*** SUPPLIED DATA
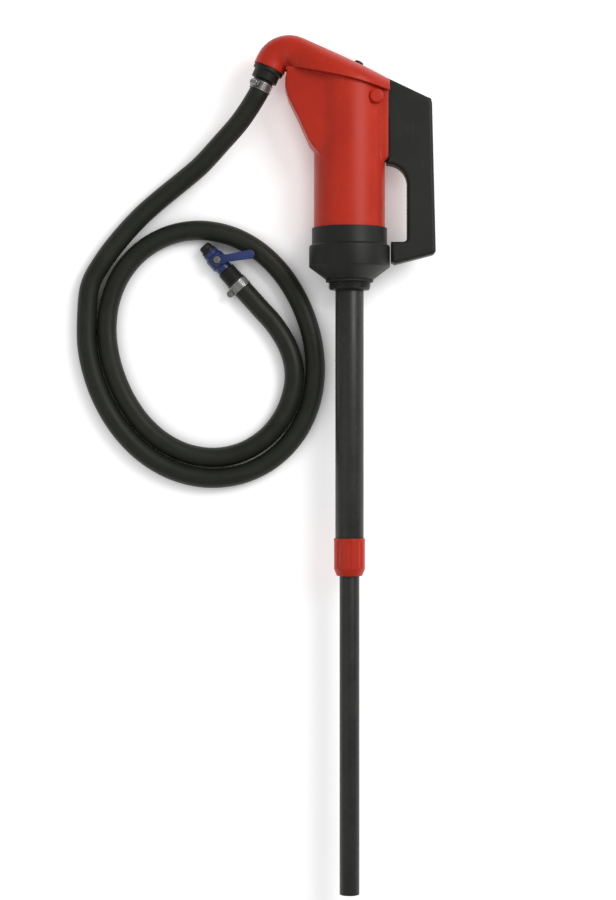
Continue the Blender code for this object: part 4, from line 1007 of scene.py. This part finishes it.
def coupler_nut():
    sleeve, tube_room = LOWER_TUBE_RADIUS + 2 * GAP, TUBE_RADIUS + GAP
    profile = [
        (tube_room, COUPLER_TOP), (COUPLER_RADIUS, COUPLER_TOP), (COUPLER_RADIUS, COUPLER_TOP - 0.006),
        (COUPLER_RADIUS, COUPLER_FOOT + 0.012), (COUPLER_RADIUS, COUPLER_FOOT + 0.010), (0.018, COUPLER_FOOT),
        (sleeve, COUPLER_FOOT), (sleeve, -0.418), (0.019, -0.418), (0.019, -0.3953), (tube_room, -0.3953),
    ]
    shape = spun(rounded(profile, 0.0010), Matrix.Identity(4), 160)
    for level in (COUPLER_TOP - 0.004, COUPLER_TOP - 0.0055, COUPLER_FOOT + 0.0135):
        cut(shape, (0, 0, level), (0, 0, 1))
    for vertex in shape.verts:
        away = math.hypot(vertex.co.x, vertex.co.y)
        if away > COUPLER_RADIUS - 0.0002 and COUPLER_FOOT + 0.0125 < vertex.co.z < COUPLER_TOP - 0.005:
            turn = math.atan2(vertex.co.y, vertex.co.x)
            hollow = max(0.0, math.cos(FLUTES * turn) - 0.35) / 0.65
            share = 1 - 0.0009 * hollow * hollow * (3 - 2 * hollow) / away
            vertex.co.x *= share
            vertex.co.y *= share
    bmesh.ops.transform(shape, matrix=PUMP_AXIS, verts=shape.verts)
    return piece("coupler_sleeve", shape, "coupler", ["coupler_nut"], "red_plastic", 30.0)


tube("upper_tube", "upper_suction_tube", "pump", TUBE_RADIUS, 0.0022, -0.395, -0.008)
tube("lower_tube", "lower_suction_tube", "lower_tube", LOWER_TUBE_RADIUS, 0.0018, -0.883, -0.350)
coupler_nut()


# The lever
LEVER_HALF_WIDTH = 0.016
LEVER_REACH = BODY_RADIUS + 0.071
LEVER_HUB_RADIUS = 0.021
GRIP_INNER = BODY_RADIUS + 0.031
LEVER_SWING = math.radians(60.0)
PRONG_INNER = 0.009
PRONG_OUTER = 0.015
PRONG_HALF_WIDTH = 0.0092
PIN_SLOT_HALF_WIDTH = 0.0052


def lever_outline():
    grip_corner = 0.117
    bar_top, bar_end = 0.036, COLLAR_RADIUS + 0.0015
    inner = CHEEK_REACH - 0.002
    shoulder = 0.028
    tip = LEVER_REACH - 0.005
    line = [(bar_end, bar_top)]
    line += arc((GRIP_INNER - 0.006, bar_top + 0.006), 0.006, -90, 0, 8)
    line += arc((GRIP_INNER - shoulder, grip_corner), shoulder, 0, 88, 16)
    line += [(inner, CHEEK_LOW), (inner, 0.2075), (0.045, 0.212)]
    line += arc((PIVOT.x, PIVOT.y), LEVER_HUB_RADIUS, -110, -260, 24)
    line += [(0.050, ridge_at(0.050) - 0.0005)]
    corner = (tip - 0.008, ridge_at(tip - 0.008) - 0.0005)
    line += [corner, (tip - 0.0015, ridge_at(tip) + 0.0005), (tip, ridge_at(tip) - 0.006)]
    line += [(LEVER_REACH, 0.026)] + arc((LEVER_REACH - 0.006, 0.024), 0.006, 0, -70, 8)
    return line + [(COLLAR_RADIUS + 0.007, 0.0045), (bar_end, 0.0075)]


def lever_handle():
    shape = plate(lever_outline()[::-1], -LEVER_HALF_WIDTH, LEVER_HALF_WIDTH, 0.0048, 6)
    made = piece("pump_lever", shape, "lever", ["lever_handle"], "black_plastic", 40.0)
    flatten = made.modifiers.new("flat_faces", "WEIGHTED_NORMAL")
    flatten.keep_sharp = True
    return made


def lever_fork():
    """The two prongs that carry the piston rod's cross pin in their slots."""
    swing = math.pi - LEVER_SWING / 2
    along = Vector((math.cos(swing), math.sin(swing), 0))
    far = PIVOT.x / math.cos(LEVER_SWING / 2) + 0.001
    near = PIVOT.x - 0.001
    facing = math.degrees(swing)
    shape = bmesh.new()
    for low, high in ((PRONG_INNER, PRONG_OUTER), (-PRONG_OUTER, -PRONG_INNER)):
        outer = arc(PIVOT + along * far, PRONG_HALF_WIDTH, facing - 90, facing + 90, 16)
        outer += arc(PIVOT + along * near * 0.5, PRONG_HALF_WIDTH, facing + 90, facing + 270, 16)
        slot = arc(PIVOT + along * far, PIN_SLOT_HALF_WIDTH, facing - 90, facing + 90, 16)
        slot += arc(PIVOT + along * near, PIN_SLOT_HALF_WIDTH, facing + 90, facing + 270, 16)
        prong = bmesh.new()
        rings = []
        for line in (outer, slot):
            verts = [prong.verts.new((x, y, low)) for x, y in line]
            rings += [prong.edges.new(pair) for pair in zip(verts, [*verts[1:], verts[0]])]
        faces = bmesh.ops.bridge_loops(prong, edges=rings)["faces"]
        grown = bmesh.ops.extrude_face_region(prong, geom=faces)
        top = [v for v in grown["geom"] if isinstance(v, bmesh.types.BMVert)]
        bmesh.ops.translate(prong, verts=top, vec=(0, 0, high - low))
        bmesh.ops.recalc_face_normals(prong, faces=prong.faces)
        joined(shape, prong)
    return piece("lever_fork", shape, "lever", [], "black_plastic")


def pivot_pin():
    place = frame_at(PIVOT, (0, 0, 1))
    reach = BOSS_REACH + GAP
    clip = reach + 0.0012
    profile = [
        (0, clip + 0.0028), (0.0045, clip + 0.0028), (0.005, clip + 0.0023), (0.005, clip + GAP),
        (0.004, clip + GAP), (0.004, reach - GAP), (0.005, reach - GAP), (0.005, -reach), (0.007, -reach),
        (0.007, -reach - 0.003), (0, -reach - 0.003),
    ]
    piece("lever_pin", spun(rounded(profile, 0.0005), place, 48), "pump", ["pivot_pin"], "zinc_steel")
    ring = [(0.0043, clip), (0.007, clip), (0.007, reach), (0.0043, reach)]
    piece("pin_clip", spun(rounded(ring, 0.0003), place, 48), "pump", ["pivot_clip"], "zinc_steel")


lever_handle()
lever_fork()
pivot_pin()


# The inner pieces keep their first shape, and get the finish that their material is named for
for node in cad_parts.values():
    finish = FINISHES[node.data.materials[0].name]
    for slot_at in node.material_slots:
        slot_at.link = "OBJECT"
        slot_at.material = finish


# The studio
floor_mesh = bpy.data.meshes.new("studio_floor")
floor_shape = bmesh.new()
bmesh.ops.create_grid(floor_shape, x_segments=1, y_segments=1, size=12.0)
floor_shape.to_mesh(floor_mesh)
floor_shape.free()
floor = bpy.data.objects.new("studio_floor", floor_mesh)
bpy.context.scene.collection.objects.link(floor)
paper = bpy.data.materials.new("white_paper")
paper.use_nodes = True
sheet = paper.node_tree.nodes["Principled BSDF"]
sheet.inputs["Base Color"].default_value = (0.86, 0.86, 0.86, 1.0)
sheet.inputs["Roughness"].default_value = 0.9
# Painted light: the floor glows white by emission, and ambient occlusion dims the glow near the pieces as a
# painted contact shadow.
sheet.inputs["Emission Color"].default_value = (1.0, 1.0, 1.0, 1.0)
shade = paper.node_tree.nodes.new("ShaderNodeAmbientOcclusion")
shade.inputs["Distance"].default_value = 0.05
painted_glow_and_shadow = remap(paper.node_tree, shade.outputs["AO"], 0.25, 0.85, 0.0, 0.55)
paper.node_tree.links.new(painted_glow_and_shadow, sheet.inputs["Emission Strength"])
floor_mesh.materials.append(paper)


LIGHT_TARGET = Vector((0.0, 0.1, 0.0))


def area_light(name, power, size, place):
    data = bpy.data.lights.new(name, "AREA")
    data.energy = power
    data.size = size
    light = bpy.data.objects.new(name, data)
    light.location = place
    light.rotation_euler = (LIGHT_TARGET - Vector(place)).to_track_quat("-Z", "Y").to_euler()
    bpy.context.scene.collection.objects.link(light)


area_light("key_light", 40.0, 1.2, (1.5, 1.2, 2.2))
area_light("fill_light", 8.0, 2.0, (-1.8, -0.4, 2.0))
world = bpy.data.worlds.new("studio")
world.use_nodes = True
sky = world.node_tree.nodes["Background"]
sky.inputs["Color"].default_value = (1.0, 1.0, 1.0, 1.0)
seen = world.node_tree.nodes.new("ShaderNodeLightPath").outputs["Is Camera Ray"]
world.node_tree.links.new(remap(world.node_tree, seen, 0.0, 1.0, 0.30, 1.0), sky.inputs["Strength"])
bpy.context.scene.world = world
bpy.context.scene.view_settings.view_transform = "Standard"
******
▶ **AIM OF THE EXERCISE**
Exactly the lines from the one holding "for node in" through the one holding "bpy.context.scene.collection.objects.link(light)" should be printed, ends included.

▶ **SOLUTION FOR THIS PROBLEM**
for node in cad_parts.values():
    finish = FINISHES[node.data.materials[0].name]
    for slot_at in node.material_slots:
        slot_at.link = "OBJECT"
        slot_at.material = finish


# The studio
floor_mesh = bpy.data.meshes.new("studio_floor")
floor_shape = bmesh.new()
bmesh.ops.create_grid(floor_shape, x_segments=1, y_segments=1, size=12.0)
floor_shape.to_mesh(floor_mesh)
floor_shape.free()
floor = bpy.data.objects.new("studio_floor", floor_mesh)
bpy.context.scene.collection.objects.link(floor)
paper = bpy.data.materials.new("white_paper")
paper.use_nodes = True
sheet = paper.node_tree.nodes["Principled BSDF"]
sheet.inputs["Base Color"].default_value = (0.86, 0.86, 0.86, 1.0)
sheet.inputs["Roughness"].default_value = 0.9
# Painted light: the floor glows white by emission, and ambient occlusion dims the glow near the pieces as a
# painted contact shadow.
sheet.inputs["Emission Color"].default_value = (1.0, 1.0, 1.0, 1.0)
shade = paper.node_tree.nodes.new("ShaderNodeAmbientOcclusion")
shade.inputs["Distance"].default_value = 0.05
painted_glow_and_shadow = remap(paper.node_tree, shade.outputs["AO"], 0.25, 0.85, 0.0, 0.55)
paper.node_tree.links.new(painted_glow_and_shadow, sheet.inputs["Emission Strength"])
floor_mesh.materials.append(paper)


LIGHT_TARGET = Vector((0.0, 0.1, 0.0))


def area_light(name, power, size, place):
    data = bpy.data.lights.new(name, "AREA")
    data.energy = power
    data.size = size
    light = bpy.data.objects.new(name, data)
    light.location = place
    light.rotation_euler = (LIGHT_TARGET - Vector(place)).to_track_quat("-Z", "Y").to_euler()
    bpy.context.scene.collection.objects.link(light)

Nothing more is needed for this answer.